* **What is expected**:
Everything from the line with "bottle_body();" through the line with "points = [vertex.co" should be repeated exactly, both of those lines included, and nothing else.

* **Provided data**:
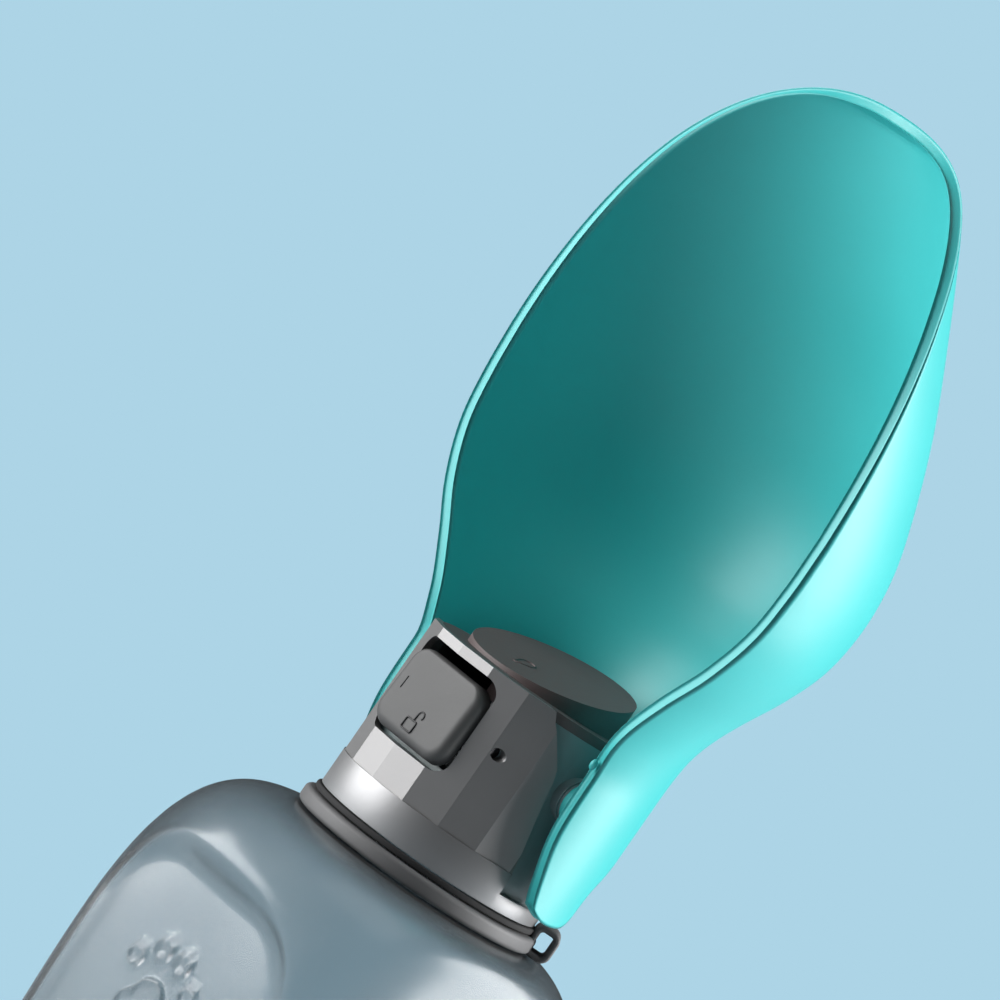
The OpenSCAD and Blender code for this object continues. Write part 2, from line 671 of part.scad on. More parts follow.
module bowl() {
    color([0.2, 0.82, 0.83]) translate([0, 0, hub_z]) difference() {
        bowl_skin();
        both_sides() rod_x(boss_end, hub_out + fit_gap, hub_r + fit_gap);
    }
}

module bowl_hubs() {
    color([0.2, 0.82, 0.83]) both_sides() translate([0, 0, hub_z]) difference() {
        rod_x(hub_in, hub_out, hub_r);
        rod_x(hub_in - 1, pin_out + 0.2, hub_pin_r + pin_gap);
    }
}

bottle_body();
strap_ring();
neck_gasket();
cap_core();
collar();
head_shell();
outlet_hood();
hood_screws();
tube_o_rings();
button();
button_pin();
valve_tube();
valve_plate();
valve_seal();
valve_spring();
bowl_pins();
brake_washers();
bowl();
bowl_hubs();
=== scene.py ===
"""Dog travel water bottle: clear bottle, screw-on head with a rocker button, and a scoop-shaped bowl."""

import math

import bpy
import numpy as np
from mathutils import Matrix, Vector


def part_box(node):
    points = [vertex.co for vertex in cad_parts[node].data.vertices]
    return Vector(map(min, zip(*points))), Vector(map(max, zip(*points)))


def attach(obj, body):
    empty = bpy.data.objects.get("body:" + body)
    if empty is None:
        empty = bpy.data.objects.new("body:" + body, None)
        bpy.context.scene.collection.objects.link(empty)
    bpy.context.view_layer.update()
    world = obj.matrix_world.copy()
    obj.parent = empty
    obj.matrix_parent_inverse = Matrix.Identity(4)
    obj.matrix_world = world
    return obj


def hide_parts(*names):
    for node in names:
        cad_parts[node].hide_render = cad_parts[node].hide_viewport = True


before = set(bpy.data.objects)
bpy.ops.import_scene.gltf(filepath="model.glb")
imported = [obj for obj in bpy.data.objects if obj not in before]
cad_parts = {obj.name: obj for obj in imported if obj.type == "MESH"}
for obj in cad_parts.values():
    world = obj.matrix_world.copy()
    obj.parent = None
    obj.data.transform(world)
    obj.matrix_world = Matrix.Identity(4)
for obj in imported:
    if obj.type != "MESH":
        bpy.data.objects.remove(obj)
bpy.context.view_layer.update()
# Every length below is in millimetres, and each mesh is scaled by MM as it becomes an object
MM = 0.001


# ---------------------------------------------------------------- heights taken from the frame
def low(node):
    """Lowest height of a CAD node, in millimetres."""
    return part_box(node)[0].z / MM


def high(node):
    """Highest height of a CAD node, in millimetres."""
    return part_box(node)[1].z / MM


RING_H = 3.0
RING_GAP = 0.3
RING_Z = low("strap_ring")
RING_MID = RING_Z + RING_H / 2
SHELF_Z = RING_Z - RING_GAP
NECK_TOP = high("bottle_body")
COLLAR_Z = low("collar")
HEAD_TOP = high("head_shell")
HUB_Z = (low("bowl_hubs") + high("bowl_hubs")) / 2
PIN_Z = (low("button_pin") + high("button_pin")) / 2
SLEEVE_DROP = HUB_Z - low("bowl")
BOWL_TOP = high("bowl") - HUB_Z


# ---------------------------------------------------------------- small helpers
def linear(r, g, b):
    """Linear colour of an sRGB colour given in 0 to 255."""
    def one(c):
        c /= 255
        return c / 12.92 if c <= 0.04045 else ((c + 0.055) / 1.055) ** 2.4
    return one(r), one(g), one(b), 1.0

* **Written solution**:
bottle_body();
strap_ring();
neck_gasket();
cap_core();
collar();
head_shell();
outlet_hood();
hood_screws();
tube_o_rings();
button();
button_pin();
valve_tube();
valve_plate();
valve_seal();
valve_spring();
bowl_pins();
brake_washers();
bowl();
bowl_hubs();
=== scene.py ===
"""Dog travel water bottle: clear bottle, screw-on head with a rocker button, and a scoop-shaped bowl."""

import math

import bpy
import numpy as np
from mathutils import Matrix, Vector


def part_box(node):
    points = [vertex.co for vertex in cad_parts[node].data.vertices]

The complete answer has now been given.